** STORED DATA **
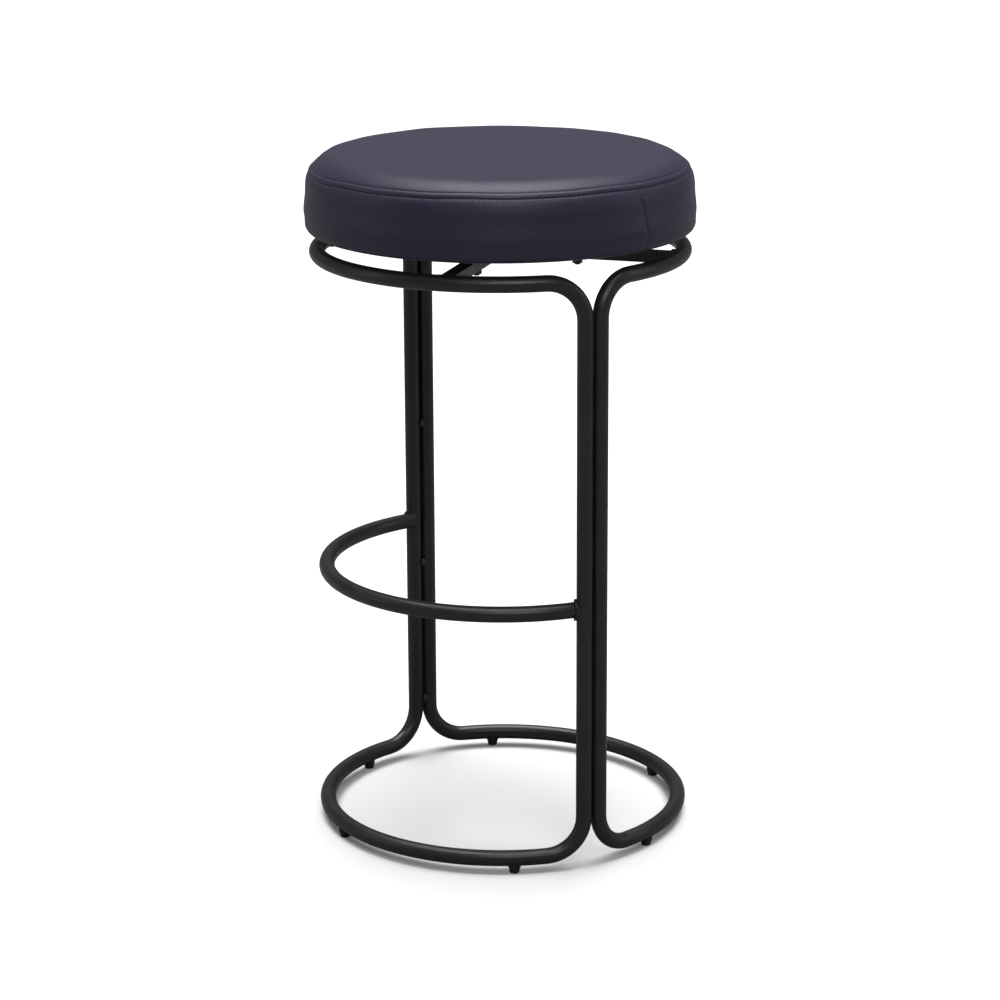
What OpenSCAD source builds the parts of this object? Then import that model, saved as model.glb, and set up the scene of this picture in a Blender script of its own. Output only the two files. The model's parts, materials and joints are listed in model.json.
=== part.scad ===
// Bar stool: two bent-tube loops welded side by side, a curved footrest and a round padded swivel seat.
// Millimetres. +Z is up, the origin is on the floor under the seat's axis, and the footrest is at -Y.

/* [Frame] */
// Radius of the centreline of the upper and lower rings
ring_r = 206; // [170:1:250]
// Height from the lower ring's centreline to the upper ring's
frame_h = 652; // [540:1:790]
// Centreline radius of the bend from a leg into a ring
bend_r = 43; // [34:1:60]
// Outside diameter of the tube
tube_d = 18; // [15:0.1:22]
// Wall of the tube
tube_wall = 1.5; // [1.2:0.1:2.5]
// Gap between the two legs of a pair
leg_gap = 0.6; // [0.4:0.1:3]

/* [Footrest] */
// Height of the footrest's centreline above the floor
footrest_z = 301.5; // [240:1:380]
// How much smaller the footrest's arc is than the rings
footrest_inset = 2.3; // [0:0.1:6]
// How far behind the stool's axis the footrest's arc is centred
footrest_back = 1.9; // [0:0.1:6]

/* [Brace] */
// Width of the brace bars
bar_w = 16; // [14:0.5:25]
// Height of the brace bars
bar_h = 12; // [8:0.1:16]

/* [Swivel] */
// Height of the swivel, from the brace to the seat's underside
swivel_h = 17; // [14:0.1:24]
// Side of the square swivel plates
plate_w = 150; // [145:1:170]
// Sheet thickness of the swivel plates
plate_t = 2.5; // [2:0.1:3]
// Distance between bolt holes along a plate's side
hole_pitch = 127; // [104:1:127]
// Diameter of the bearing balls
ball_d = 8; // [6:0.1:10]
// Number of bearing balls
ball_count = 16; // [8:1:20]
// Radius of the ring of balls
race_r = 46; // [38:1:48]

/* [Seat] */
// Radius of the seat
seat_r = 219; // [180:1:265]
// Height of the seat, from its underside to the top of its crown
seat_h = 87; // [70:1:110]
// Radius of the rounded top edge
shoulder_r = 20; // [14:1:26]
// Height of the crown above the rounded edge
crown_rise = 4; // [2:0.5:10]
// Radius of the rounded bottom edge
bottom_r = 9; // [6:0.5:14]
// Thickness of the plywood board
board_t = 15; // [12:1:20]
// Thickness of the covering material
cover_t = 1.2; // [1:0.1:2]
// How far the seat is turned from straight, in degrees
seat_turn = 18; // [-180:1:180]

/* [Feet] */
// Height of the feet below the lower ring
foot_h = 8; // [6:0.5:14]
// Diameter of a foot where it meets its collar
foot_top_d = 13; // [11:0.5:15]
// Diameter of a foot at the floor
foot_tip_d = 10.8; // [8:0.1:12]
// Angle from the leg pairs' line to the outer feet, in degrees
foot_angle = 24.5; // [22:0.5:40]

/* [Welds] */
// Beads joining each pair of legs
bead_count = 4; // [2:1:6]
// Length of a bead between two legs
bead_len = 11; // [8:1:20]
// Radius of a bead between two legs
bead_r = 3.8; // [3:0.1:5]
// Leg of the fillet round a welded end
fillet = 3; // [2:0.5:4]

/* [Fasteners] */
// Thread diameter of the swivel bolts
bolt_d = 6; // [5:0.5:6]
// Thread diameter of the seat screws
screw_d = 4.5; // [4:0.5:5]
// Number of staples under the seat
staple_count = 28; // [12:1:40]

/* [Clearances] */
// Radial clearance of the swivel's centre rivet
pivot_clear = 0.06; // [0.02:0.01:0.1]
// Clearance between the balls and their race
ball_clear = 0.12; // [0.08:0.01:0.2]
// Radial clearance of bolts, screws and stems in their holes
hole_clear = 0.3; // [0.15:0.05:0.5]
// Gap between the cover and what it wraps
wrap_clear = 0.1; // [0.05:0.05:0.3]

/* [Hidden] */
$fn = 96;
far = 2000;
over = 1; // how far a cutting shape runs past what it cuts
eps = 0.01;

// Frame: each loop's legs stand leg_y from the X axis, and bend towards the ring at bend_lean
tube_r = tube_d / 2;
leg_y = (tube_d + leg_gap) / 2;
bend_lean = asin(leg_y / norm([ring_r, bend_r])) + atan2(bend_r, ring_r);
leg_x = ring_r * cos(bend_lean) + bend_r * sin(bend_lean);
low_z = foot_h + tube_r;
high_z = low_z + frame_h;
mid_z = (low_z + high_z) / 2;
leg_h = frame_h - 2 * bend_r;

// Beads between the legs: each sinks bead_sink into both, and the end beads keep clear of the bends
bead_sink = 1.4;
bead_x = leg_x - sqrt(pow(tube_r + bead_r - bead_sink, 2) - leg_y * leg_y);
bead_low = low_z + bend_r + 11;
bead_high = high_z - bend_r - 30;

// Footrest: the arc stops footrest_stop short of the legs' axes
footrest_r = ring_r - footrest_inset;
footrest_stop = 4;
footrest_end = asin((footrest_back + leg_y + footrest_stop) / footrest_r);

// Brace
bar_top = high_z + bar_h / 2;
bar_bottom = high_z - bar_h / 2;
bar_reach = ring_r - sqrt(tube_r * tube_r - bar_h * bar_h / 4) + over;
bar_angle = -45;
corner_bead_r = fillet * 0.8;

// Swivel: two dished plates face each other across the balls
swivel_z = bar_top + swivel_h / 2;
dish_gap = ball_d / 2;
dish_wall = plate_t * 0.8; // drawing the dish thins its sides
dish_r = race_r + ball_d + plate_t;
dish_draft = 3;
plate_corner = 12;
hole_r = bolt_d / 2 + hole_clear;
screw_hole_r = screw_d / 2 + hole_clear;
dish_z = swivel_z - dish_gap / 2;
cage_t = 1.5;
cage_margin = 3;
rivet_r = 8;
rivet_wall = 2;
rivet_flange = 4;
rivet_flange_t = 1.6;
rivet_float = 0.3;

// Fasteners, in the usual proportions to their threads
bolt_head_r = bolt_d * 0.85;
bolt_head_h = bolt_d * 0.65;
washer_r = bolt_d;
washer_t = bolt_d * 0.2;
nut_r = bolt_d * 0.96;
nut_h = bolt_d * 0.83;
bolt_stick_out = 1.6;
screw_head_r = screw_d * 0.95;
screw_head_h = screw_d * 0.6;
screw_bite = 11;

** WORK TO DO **
Every line of the material must be returned exactly as it appears.

** ANSWER TO THIS PROBLEM **
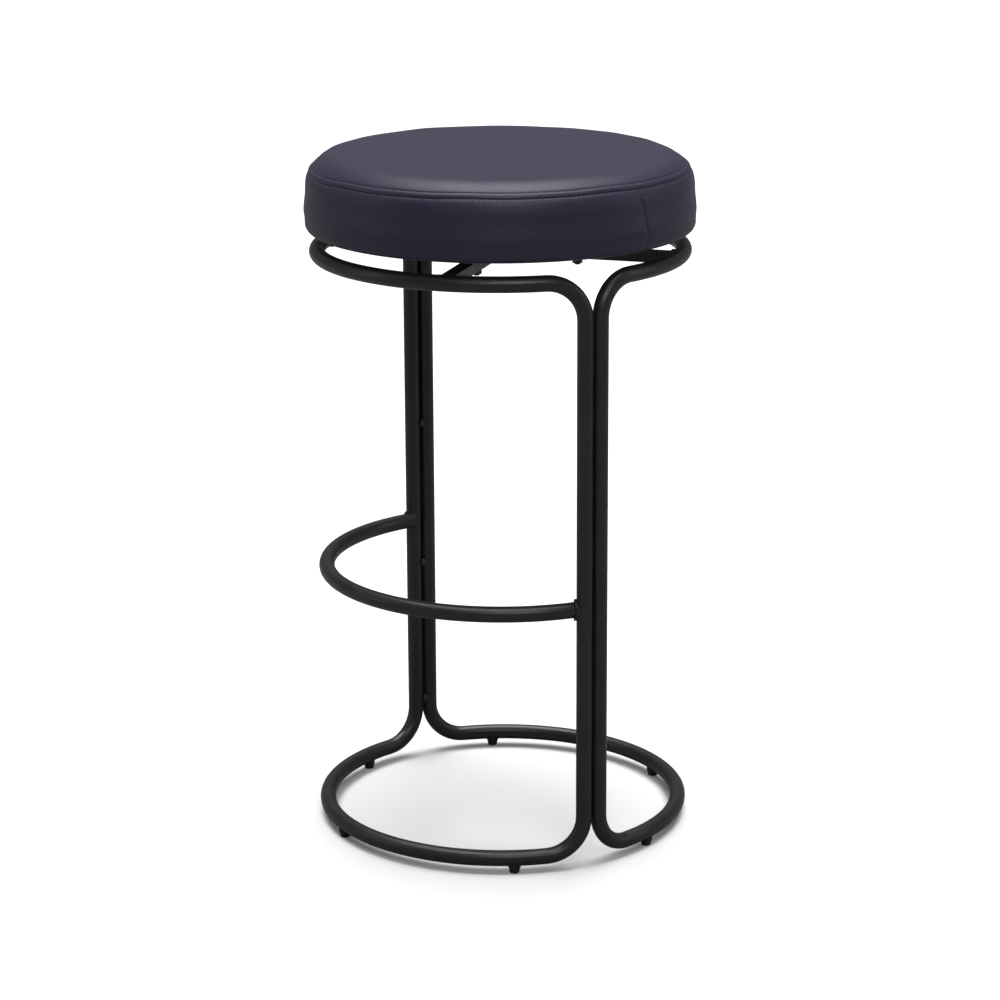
What OpenSCAD source builds the parts of this object? Then import that model, saved as model.glb, and set up the scene of this picture in a Blender script of its own. Output only the two files. The model's parts, materials and joints are listed in model.json.
=== part.scad ===
// Bar stool: two bent-tube loops welded side by side, a curved footrest and a round padded swivel seat.
// Millimetres. +Z is up, the origin is on the floor under the seat's axis, and the footrest is at -Y.

/* [Frame] */
// Radius of the centreline of the upper and lower rings
ring_r = 206; // [170:1:250]
// Height from the lower ring's centreline to the upper ring's
frame_h = 652; // [540:1:790]
// Centreline radius of the bend from a leg into a ring
bend_r = 43; // [34:1:60]
// Outside diameter of the tube
tube_d = 18; // [15:0.1:22]
// Wall of the tube
tube_wall = 1.5; // [1.2:0.1:2.5]
// Gap between the two legs of a pair
leg_gap = 0.6; // [0.4:0.1:3]

/* [Footrest] */
// Height of the footrest's centreline above the floor
footrest_z = 301.5; // [240:1:380]
// How much smaller the footrest's arc is than the rings
footrest_inset = 2.3; // [0:0.1:6]
// How far behind the stool's axis the footrest's arc is centred
footrest_back = 1.9; // [0:0.1:6]

/* [Brace] */
// Width of the brace bars
bar_w = 16; // [14:0.5:25]
// Height of the brace bars
bar_h = 12; // [8:0.1:16]

/* [Swivel] */
// Height of the swivel, from the brace to the seat's underside
swivel_h = 17; // [14:0.1:24]
// Side of the square swivel plates
plate_w = 150; // [145:1:170]
// Sheet thickness of the swivel plates
plate_t = 2.5; // [2:0.1:3]
// Distance between bolt holes along a plate's side
hole_pitch = 127; // [104:1:127]
// Diameter of the bearing balls
ball_d = 8; // [6:0.1:10]
// Number of bearing balls
ball_count = 16; // [8:1:20]
// Radius of the ring of balls
race_r = 46; // [38:1:48]

/* [Seat] */
// Radius of the seat
seat_r = 219; // [180:1:265]
// Height of the seat, from its underside to the top of its crown
seat_h = 87; // [70:1:110]
// Radius of the rounded top edge
shoulder_r = 20; // [14:1:26]
// Height of the crown above the rounded edge
crown_rise = 4; // [2:0.5:10]
// Radius of the rounded bottom edge
bottom_r = 9; // [6:0.5:14]
// Thickness of the plywood board
board_t = 15; // [12:1:20]
// Thickness of the covering material
cover_t = 1.2; // [1:0.1:2]
// How far the seat is turned from straight, in degrees
seat_turn = 18; // [-180:1:180]

/* [Feet] */
// Height of the feet below the lower ring
foot_h = 8; // [6:0.5:14]
// Diameter of a foot where it meets its collar
foot_top_d = 13; // [11:0.5:15]
// Diameter of a foot at the floor
foot_tip_d = 10.8; // [8:0.1:12]
// Angle from the leg pairs' line to the outer feet, in degrees
foot_angle = 24.5; // [22:0.5:40]

/* [Welds] */
// Beads joining each pair of legs
bead_count = 4; // [2:1:6]
// Length of a bead between two legs
bead_len = 11; // [8:1:20]
// Radius of a bead between two legs
bead_r = 3.8; // [3:0.1:5]
// Leg of the fillet round a welded end
fillet = 3; // [2:0.5:4]

/* [Fasteners] */
// Thread diameter of the swivel bolts
bolt_d = 6; // [5:0.5:6]
// Thread diameter of the seat screws
screw_d = 4.5; // [4:0.5:5]
// Number of staples under the seat
staple_count = 28; // [12:1:40]

/* [Clearances] */
// Radial clearance of the swivel's centre rivet
pivot_clear = 0.06; // [0.02:0.01:0.1]
// Clearance between the balls and their race
ball_clear = 0.12; // [0.08:0.01:0.2]
// Radial clearance of bolts, screws and stems in their holes
hole_clear = 0.3; // [0.15:0.05:0.5]
// Gap between the cover and what it wraps
wrap_clear = 0.1; // [0.05:0.05:0.3]

/* [Hidden] */
$fn = 96;
far = 2000;
over = 1; // how far a cutting shape runs past what it cuts
eps = 0.01;

// Frame: each loop's legs stand leg_y from the X axis, and bend towards the ring at bend_lean
tube_r = tube_d / 2;
leg_y = (tube_d + leg_gap) / 2;
bend_lean = asin(leg_y / norm([ring_r, bend_r])) + atan2(bend_r, ring_r);
leg_x = ring_r * cos(bend_lean) + bend_r * sin(bend_lean);
low_z = foot_h + tube_r;
high_z = low_z + frame_h;
mid_z = (low_z + high_z) / 2;
leg_h = frame_h - 2 * bend_r;

// Beads between the legs: each sinks bead_sink into both, and the end beads keep clear of the bends
bead_sink = 1.4;
bead_x = leg_x - sqrt(pow(tube_r + bead_r - bead_sink, 2) - leg_y * leg_y);
bead_low = low_z + bend_r + 11;
bead_high = high_z - bend_r - 30;

// Footrest: the arc stops footrest_stop short of the legs' axes
footrest_r = ring_r - footrest_inset;
footrest_stop = 4;
footrest_end = asin((footrest_back + leg_y + footrest_stop) / footrest_r);

// Brace
bar_top = high_z + bar_h / 2;
bar_bottom = high_z - bar_h / 2;
bar_reach = ring_r - sqrt(tube_r * tube_r - bar_h * bar_h / 4) + over;
bar_angle = -45;
corner_bead_r = fillet * 0.8;

// Swivel: two dished plates face each other across the balls
swivel_z = bar_top + swivel_h / 2;
dish_gap = ball_d / 2;
dish_wall = plate_t * 0.8; // drawing the dish thins its sides
dish_r = race_r + ball_d + plate_t;
dish_draft = 3;
plate_corner = 12;
hole_r = bolt_d / 2 + hole_clear;
screw_hole_r = screw_d / 2 + hole_clear;
dish_z = swivel_z - dish_gap / 2;
cage_t = 1.5;
cage_margin = 3;
rivet_r = 8;
rivet_wall = 2;
rivet_flange = 4;
rivet_flange_t = 1.6;
rivet_float = 0.3;

// Fasteners, in the usual proportions to their threads
bolt_head_r = bolt_d * 0.85;
bolt_head_h = bolt_d * 0.65;
washer_r = bolt_d;
washer_t = bolt_d * 0.2;
nut_r = bolt_d * 0.96;
nut_h = bolt_d * 0.83;
bolt_stick_out = 1.6;
screw_head_r = screw_d * 0.95;
screw_head_h = screw_d * 0.6;
screw_bite = 11;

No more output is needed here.